Oct 19, 2008

October 19, 2008: Colin Powell Steps Up, Acts of Courage and Vision, Spontaneous Combustion


This morning, on NBC's “Meet the Press,” with Tom Brokaw, former Secretary of State Colin Powell, perhaps America's most famous military leader and statesman calmly and quietly told his American audience that he will vote for Barack Obama for President of the United States. Professing great admiration and friendship for John McCain the Secretary quietly and convincingly explained what led him to cross party lines and tell the country that he will vote Democratic in this year's presidential contest.

First, when questioned, he said it was not race that led him to this decision. “If that were the case”, Powell said, “I'd have endorsed Mr. Obama months ago”. Speaking with Brokaw, Powell related having met with both candidates several times over the last year. What really moved him, he said, was the conduct of both candidates during the current financial crisis, as well as the tone of both the McCain campaign and the Republican party, which he accused of moving further to the political right and out of the American mainstream. Citing the McCain fixation on the Bill Ayer's connections which, he said, was near demagoguery, the Secretary evidenced a growing unease in the company of the Rovian Rescumlicans. Powell has always been a decent, albeit sometimes not the best informed, man. A genuine giant in Republican circles, often mentioned as a possible Vice Presidential candidate, who has nevertheless felt betrayed by what one of his aides described as the “cabal” that had taken over the party in the wake of the Bush victory.
Today he made a break, perhaps not a complete break with the party, but a break nonetheless. Cracks are opening in the Republican ruling coalition as the ground shakes beneath them.

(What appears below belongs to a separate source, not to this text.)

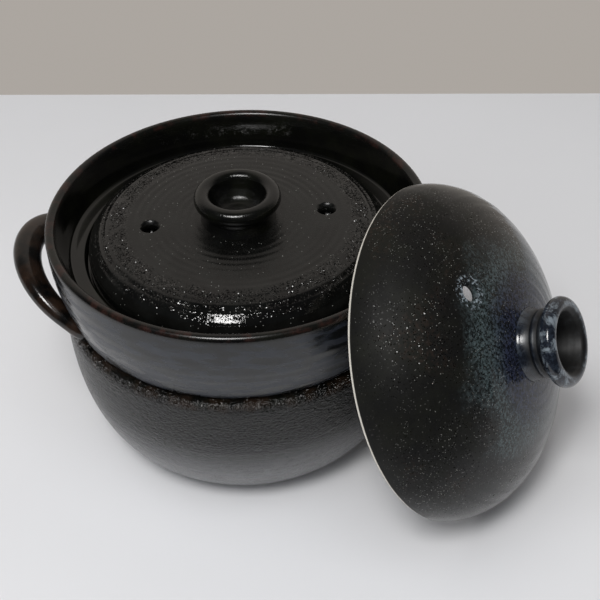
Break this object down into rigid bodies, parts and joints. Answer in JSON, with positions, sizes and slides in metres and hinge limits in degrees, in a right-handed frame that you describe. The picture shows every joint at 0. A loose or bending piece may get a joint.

Powell said that it was doubtful that he would openly campaign for Obama in the short time remaining before the election. But his endorsement will be felt nonetheless, particularly in Virginia, South Carolina and Florida where huge populations of military and former military families reside. His voice will add gravitas to the Obama candidacy among those yet undecided and especially in pivotal swing states. Colin Powell as head of the Joint Chiefs of Staff emerged well over a decade ago during the First Gulf War as America's foremost military authority. It was his critique of the Rumsfeld's handling of the Second Gulf War that McCain quickly adopted producing changes in military command and what is now known as the “Surge”. Powell is one of those “transformative” figures, one of the bridges as it were, between the races. One of the first black men to emerge at the highest levels of the military and move into top governmental positions as national security advisor and Secretary of State. The phenomenon that is the Obama candidacy owes a great debt to men like Colin Powell. In a speech this morning Obama said that he is honored and deeply humbled by the endorsement he received today. The McCain campaign said it was not surprised. It shouldn't have been, Powell was simply exercising yet another act of statesmanship in a career filled with such acts of courage and vision.

The end of the week, now nearly a mere two weeks before the election, the Obama campaign has seen bedrock Republican spokesman move to join the Obama Nation.
The Chicago Tribune, the Los Angeles Times, and now General Colin Powell. Yesterday, in the swing state of Missouri, the Obama forces held a rally beneath the great Arch. Over 100,000 people gathered, 90,000 at the event and a reported 10,000 waiting to get in, to come, see and hear, Barack Obama's vision of where he would lead us in these troubled times. Many, on the periphery, could neither see nor hear the candidate but came to the event and stayed nevertheless because they wanted to demonstrate their support. Meanwhile it was reported this morning that the campaign had raised over 150 million dollars in the month of September. This is approaching near spontaneous combustion reminiscent of the “prairie fire” that swept this nation in the latter 19th and early 20th century with the Grange and Greenback movements. The ground is shaking, a fire is raging and all that the good Marshall can do now is wrap his arms around “Joe the Plumber” and hang on for dear life.